The curse of Beatrix Potter-associated cinema – from the lamentable Peter Rabbit films to the merely dismal Miss Potter – is lifted, at least temporarily, by the debut feature from Patrick Dickinson, even if his picture’s relationship to Potter’s work is purely tangential.
It was as a child on holiday in Windermere in the 1960s that Akiko (Tae Kimura) was first enchanted by the author’s stories. After her death from Alzheimer’s, her husband, the novelist and teacher Kenzaburo (Lily Franky), is given a letter written in the early stages of her diagnosis in which she asks him to travel from Tokyo to the Lake District to scatter her ashes in that cherished location. Though he has a strained relationship with their son, Toshi (Ryo Nishikido), Kenzaburo allows him and his family to come along on the emotional expedition, only to feel constrained by the timetable that Toshi imposes. Soon, the old man is off on his own, pedalling around the English countryside without a map.

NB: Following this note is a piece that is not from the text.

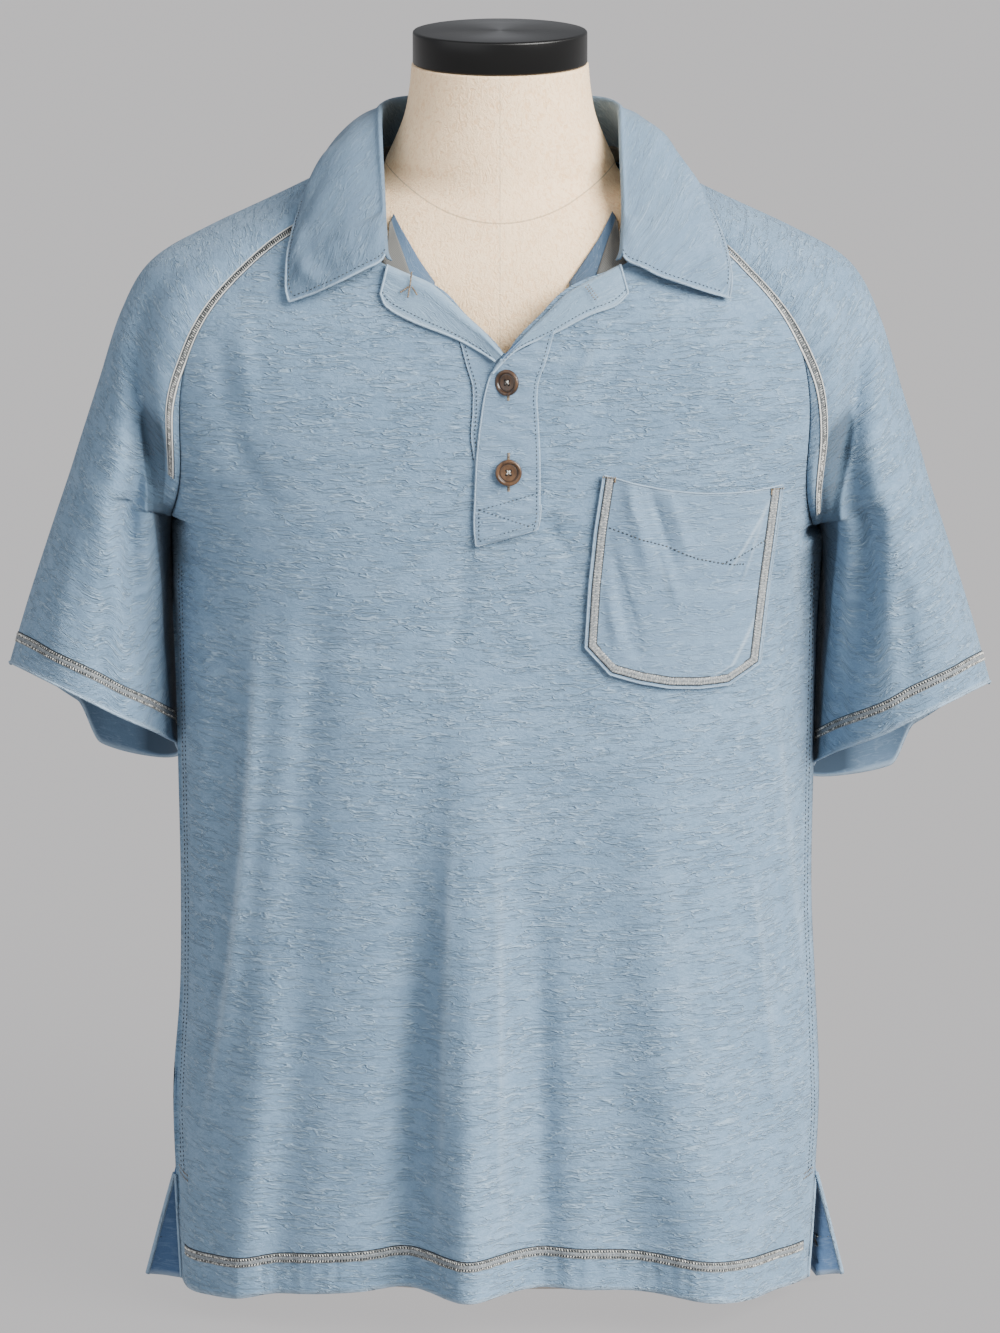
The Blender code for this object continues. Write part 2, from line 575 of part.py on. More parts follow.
# ---- placket and pocket ----
def add_turn(name, table, side, material, collection):
    """A turned-out top of the placket, rolled over the neck's edge onto the front."""
    table = np.array(table)
    rows = np.arange(len(table))
    at = np.linspace(0.0, len(table) - 1.0, 15)
    roll_x, roll_z, edge_x, edge_z = (through(rows, table[:, k], at) for k in range(4))
    grid = []
    over_strips = 0.0030 * np.clip(1.0 - at / 1.5, 0.0, 1.0)
    for share, lift in ((0.0, 0.0018), (0.12, 0.0040), (0.40, 0.0036), (0.70, 0.0028), (1.0, 0.0020)):
        x = roll_x + (edge_x - roll_x) * share
        z = roll_z + (edge_z - roll_z) * share
        grid.append(on_front(x, z, lift + over_strips))
    add_cloth(name, [np.array(grid)], side, material, collection)


def add_placket(material, collection):
    """The strip that carries the buttonholes, and the button strip behind its edge."""
    near, far, low, high = UNDER_STRIP
    z = np.linspace(low, high, 9)[:, None]
    x = np.linspace(near, far, 5)[None, :]
    under = on_front(x + 0.0 * z, z + 0.0 * x, LAY_GAP + TAPE)
    add_cloth("placket_under", [under], 1, material, collection, TAPE)
    z = np.linspace(PLACKET["z"][0], PLACKET["z"][-1], 13)[:, None]
    share = np.linspace(0.0, 1.0, 7)[None, :]
    near_x = read(PLACKET, "near_x", z)
    far_x = read(PLACKET, "far_x", z)
    slant = PLACKET_SLANT * share * np.clip(1.0 - (z - PLACKET["z"][0]) / 0.03, 0.0, 1.0)
    x = near_x + (far_x - near_x) * share
    over = on_front(x, z + slant, 2.0 * LAY_GAP + TAPE + CLOTH)
    add_cloth("placket_over", [over], 1, material, collection)


def add_pocket(material, collection):
    """The patch pocket, whose mouth sags a little away from the front."""
    down = np.linspace(0.0, 1.0, 13)[:, None]
    across = np.linspace(0.0, 1.0, 12)[None, :]
    near_x, near_z, far_x, far_z = (
        read(POCKET, name, down, "down") for name in ("near_x", "near_z", "far_x", "far_z")
    )
    sag = POCKET_SAG * np.sin(math.pi * across) * (1.0 - down) ** 1.5
    round_foot = 0.006 * np.sin(math.pi * across) * down**3
    x = near_x + (far_x - near_x) * across
    z = near_z + (far_z - near_z) * across - sag - round_foot
    puff = 0.0022 * np.sin(math.pi * across) * (1.0 - down) ** 0.7
    add_cloth("pocket", [on_front(x, z, 6.0 * LAY_GAP + CLOTH + puff)], -1, material, collection)


# ---- buttons ----
def turned(name, profile, steps, material, collection):
    """A turned piece about its own Z from a profile that runs down its outer side."""
    mesh = bpy.data.meshes.new(name)
    points = [(r, 0.0, z) for r, z in profile]
    edges = [(i, i + 1) for i in range(len(points) - 1)]
    mesh.from_pydata(points, edges, [])
    made = add_object(name, mesh, material, collection)
    screw = made.modifiers.new("turn", "SCREW")
    screw.steps = steps
    screw.render_steps = steps
    screw.use_merge_vertices = True
    screw.merge_threshold = 0.00002
    screw.use_smooth_shade = True
    return made


def add_buttons(material, collection, cutters):
    """Four-hole buttons with a raised rim, facing out from the placket."""
    r, t = BUTTON_RADIUS, BUTTON_THICK
    profile = [
        (0.0, 0.62 * t), (0.58 * r, 0.62 * t), (0.68 * r, t), (0.90 * r, t),
        (r, 0.78 * t), (r, 0.40 * t), (0.72 * r, 0.0), (0.0, 0.0),
    ]
    rest = 2.0 * LAY_GAP + TAPE + CLOTH + 0.0010
    for name, x, z in BUTTON_PLACES:
        button = turned(name, profile, 24, material, collection)
        button.location = on_front(np.array(x), np.array(z), rest)
        button.rotation_euler = (math.radians(90.0 - 4.0), 0.0, 0.0)
        for i in range(4):
            turn = math.radians(45.0 + 90.0 * i)
            bpy.ops.mesh.primitive_cylinder_add(vertices=8, radius=0.0009, depth=3.0 * t)
            hole = bpy.context.object
            hole.name = f"{name}_hole_{i}"
            hole.parent = button
            hole.location = (0.23 * r * math.cos(turn), 0.23 * r * math.sin(turn), 0.5 * t)
            hole.hide_render = True
            hole.display_type = "WIRE"
            for old in list(hole.users_collection):
                old.objects.unlink(hole)
            cutters.objects.link(hole)
            cut = button.modifiers.new("hole", "BOOLEAN")
            cut.operation = "DIFFERENCE"
            cut.object = hole


# ---- dress form ----
def add_form(linen, black, collection):
    """The padded torso, its satin cap and the low plinth under it."""
    z = np.concatenate([
        np.linspace(FORM["z"][0], 0.66, 8),
        np.array(FORM["z"][8:]),
    ])
    turn = np.linspace(0.0, 2.0 * math.pi, 29)[:-1]
    shape = bmesh.new()
    rings = []
    for height in z:
        half = read(FORM, "half", height)
        n = through(SHOULDER_SHAPE["z"], SHOULDER_SHAPE["exponent"], height)
        c, s = np.cos(turn), np.sin(turn)
        depth = np.where(s < 0.0, read(FORM, "front", height), read(FORM, "back", height))
        x = half * np.sign(c) * np.abs(c) ** (2.0 / n)
        y = depth * np.sign(s) * np.abs(s) ** (2.0 / n)
        rings.append([shape.verts.new((a, b, height)) for a, b in zip(x, y)])
    for low, high in zip(rings, rings[1:]):
        for i in range(len(turn)):
            j = (i + 1) % len(turn)
            shape.faces.new((low[i], low[j], high[j], high[i]))
    shape.faces.new(rings[0][::-1])
    shape.faces.new(rings[-1])
    mesh = bpy.data.meshes.new("form_body")
    shape.to_mesh(mesh)
    shape.free()
    mesh.shade_smooth()
    add_object("form_body", mesh, linen, collection)
    r = CAP_RADIUS
    low, high = CAP_BOTTOM_Z, CAP_TOP_Z
    profile = [
        (0.0, high), (r - 0.0016, high), (r - 0.0005, high - 0.0005), (r, high - 0.0016),
        (r, low + 0.001), (r - 0.001, low), (0.0, low),
    ]
    turned("form_cap", profile, 48, black, collection)
    outline = bpy.data.curves.new("plinth_outline", "CURVE")
    outline.dimensions = "2D"
    outline.fill_mode = "BOTH"
    outline.extrude = PLINTH_HEIGHT / 2.0
    spline = outline.splines.new("POLY")
    middle = 0.5 * (PLINTH_FRONT_Y + PLINTH_BACK_Y)
    deep = 0.5 * (PLINTH_BACK_Y - PLINTH_FRONT_Y)
    spline.points.add(31)
    for i, point in enumerate(spline.points):
        a = 2.0 * math.pi * i / 32.0
        c, s = math.cos(a), math.sin(a)
        x = PLINTH_HALF * math.copysign(abs(c) ** 0.6, c)
        y = middle + deep * math.copysign(abs(s) ** 0.6, s)
        point.co = (x, y, 0.0, 1.0)
    spline.use_cyclic_u = True
    outline.materials.append(linen)
    plinth = bpy.data.objects.new("form_plinth", outline)
    plinth.location.z = PLINTH_HEIGHT / 2.0
    collection.objects.link(plinth)


def main():
    """Build the shirt and its form."""
    clear_scene()
    shirt = make_collection("polo_shirt")
    cutters = make_collection("cutters", hidden=True)
    jersey = make_material("washed_jersey", LIGHT_BLUE, 0.85)
    twill = make_material("twill_tape", GREY_TWILL, 0.85)
    horn = make_material("horn", HORN, 0.35)
    linen = make_material("linen_cover", LINEN, 0.9)
    black = make_material("black_satin", BLACK, 0.35)
    add_body_panels(jersey, shirt)
    add_sleeves(jersey, shirt)
    add_collar(jersey, twill, shirt)
    add_placket(jersey, shirt)
    add_turn("placket_turn_right", TURN_RIGHT, 1, jersey, shirt)
    add_turn("placket_turn_left", TURN_LEFT, -1, jersey, shirt)
    add_pocket(jersey, shirt)
    add_buttons(horn, shirt, cutters)
    add_form(linen, black, shirt)


main()
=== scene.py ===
import json
import math

import bmesh
import bpy
import numpy as np
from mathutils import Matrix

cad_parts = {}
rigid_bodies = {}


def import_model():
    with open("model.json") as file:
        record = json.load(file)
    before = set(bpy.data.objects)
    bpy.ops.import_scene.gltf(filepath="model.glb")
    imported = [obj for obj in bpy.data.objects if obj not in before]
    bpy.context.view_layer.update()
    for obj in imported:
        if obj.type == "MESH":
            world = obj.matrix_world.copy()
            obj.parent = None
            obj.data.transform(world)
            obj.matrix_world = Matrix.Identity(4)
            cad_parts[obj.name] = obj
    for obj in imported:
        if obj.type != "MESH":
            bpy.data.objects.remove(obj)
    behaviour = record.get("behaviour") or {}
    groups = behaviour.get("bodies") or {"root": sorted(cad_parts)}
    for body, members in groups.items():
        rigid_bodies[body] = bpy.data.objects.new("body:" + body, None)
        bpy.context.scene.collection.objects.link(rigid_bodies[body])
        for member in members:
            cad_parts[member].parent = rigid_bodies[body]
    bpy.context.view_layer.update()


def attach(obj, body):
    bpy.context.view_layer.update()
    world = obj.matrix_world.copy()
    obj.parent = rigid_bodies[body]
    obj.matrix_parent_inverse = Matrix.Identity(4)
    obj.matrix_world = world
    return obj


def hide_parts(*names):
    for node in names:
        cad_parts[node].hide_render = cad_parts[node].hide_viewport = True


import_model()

# ---- The studio ----
# A seamless pale grey floor that runs out of view, one wide soft light from the front on the
# wearer's left, a weaker one from the other side and an even sky. The floor glows a little
# itself, as a lit studio paper does, so that it stays even behind the shirt.
FLOOR_GREY = (0.615, 0.600, 0.607)
floor_mesh = bpy.data.meshes.new("studio_floor")
floor_mesh.from_pydata([(-40, -40, 0), (40, -40, 0), (40, 40, 0), (-40, 40, 0)], [], [(0, 1, 2, 3)])
floor = bpy.data.objects.new("studio_floor", floor_mesh)
bpy.context.scene.collection.objects.link(floor)
paper = bpy.data.materials.new("studio_paper")
paper.use_nodes = True
paper_shader = paper.node_tree.nodes["Principled BSDF"]
paper_shader.inputs["Base Color"].default_value = (0.04, 0.04, 0.04, 1.0)
paper_shader.inputs["Roughness"].default_value = 1.0
paper_shader.inputs["Specular IOR Level"].default_value = 0.0
paper_shader.inputs["Emission Color"].default_value = (*FLOOR_GREY, 1.0)
paper_shader.inputs["Emission Strength"].default_value = 1.0
floor_mesh.materials.append(paper)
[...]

Expanded by Dickinson from his 2013 short film Usagi-san (AKA Mr Rabbit), Cottontail is simultaneously tender and inconsequential, forever reaching for a profundity that remains beyond its grasp. Despite minor difficulties, everything pans out the way one would expect: father and son overcome their problems to become closer; friendships with benevolent strangers are kindled en route (including with a widowed farmer and his daughter, played by real-life father and daughter Ciarán and Aoife Hinds); and Windermere is eventually reached, the camera soaring just as the score does likewise.
The film is not without its rewards, mostly found in Andrew Jadavji’s editing, which allows past and present to flow gently into one another, and in Franky’s understated performance as the widower not quite in touch with his family, his feelings or the world at large – but doing his best.
• Cottontail is in UK and Irish cinemas from 14 February.